Interestingly enough, I infer that in alienation this being reflects the condition of our being, individually and collectively in this contemporary age as we populate and evolve on all levels.
For many artists this has been the essence of their experience in society. Since their separation from the establishment embodied in church and state going up until the present time, many artists have struggled with their relation to the exterior world and how to incorporate it with their individual, dream world of ideas and poetry. To be an artist means to be isolated in one's own dream world, since art is a language so personal, intellectual and spiritually subjective to the artist, regardless of criticism and objective analysis. This is the result from a concentrated spirit and intellection that characterizes the individual aspect of art and its relation to the objective world, which is also a reflection of this alienation. That is to say, the whole time there is this balance sought between creative intimacy and the degree of objectivity where one can coexist within reality. In fact, it is intertwined through integration and analogy. Ironically, this separation and isolation has become very public, as society develops more and more technology orientated towards an individualized, solipsistic world. In that sense, everybody is increasingly experiencing alienation in their daily lives as a result of these desires to be individual and unique as apparent collective level of objectivity through technological unity. This is projected through television, Internet, radio, magazines and scores of other media, which form the panorama of collective analogues that our selves are creating through this relationship. However, it isolates the individual from that collectivity by individualizing their needs and interactions with society and the objective world. This is ultimately ironic and contradictory. As it is a definite part of us, technology is creating a normality of isolation, catered to our whims and desires, or dreams. As we create a place in the world that is an immediate reflection of our desires, we ironically create an alien being which both the collective society, totally inscrutable and our individual selves exemplify. Even after we have consumed it in both a commercial and cultural sense, it remains as such. This is the artistic evolution of our being in a physical universe. |
Art is a conversation with an alien.
After abstraction and its re-codification in the formal realm, now the alien poses the next level of abstraction, that aspect revealing itself in the artistic process. It is the next plateau to our formal understanding of art in any field.
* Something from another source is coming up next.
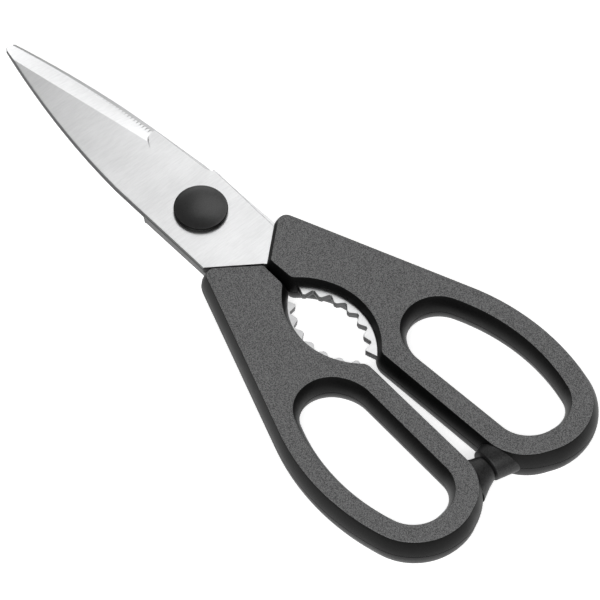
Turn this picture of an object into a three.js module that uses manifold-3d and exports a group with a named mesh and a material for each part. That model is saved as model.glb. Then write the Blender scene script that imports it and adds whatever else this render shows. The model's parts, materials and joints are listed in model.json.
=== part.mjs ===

The alien is abstract like the individual in relation to contemporary society. This abstraction is the point or place where we relate ourselves to the world.
In the height of the cult of celebrity, where individuals become individualized abstractions of themselves and a template ideal, this could never be truer.
My art as alien is as much a part of me as it is alien from me. It is a startling mirror to myself, like Maha Kali dancing on Shiva and mirroring him in his power to create and destroy.
As I look out into the world from my room and wonder at that collective alien presence of my art and the objective world, I see that it characterizes this present moment.
Then I wonder what my alien is really trying to show me. In any case, I realize that is where lies the secret and mystery of art and its infinite potential to become.
Who and what is the alien? Why do we need to confront it?
For now, we need it to progress on all levels of society and culture in order to achieve our next stage in evolution. As we confront this abstraction in our artistic lives, we are initiated into another level of existence and, of course, the development of our integral culture in a limitless space.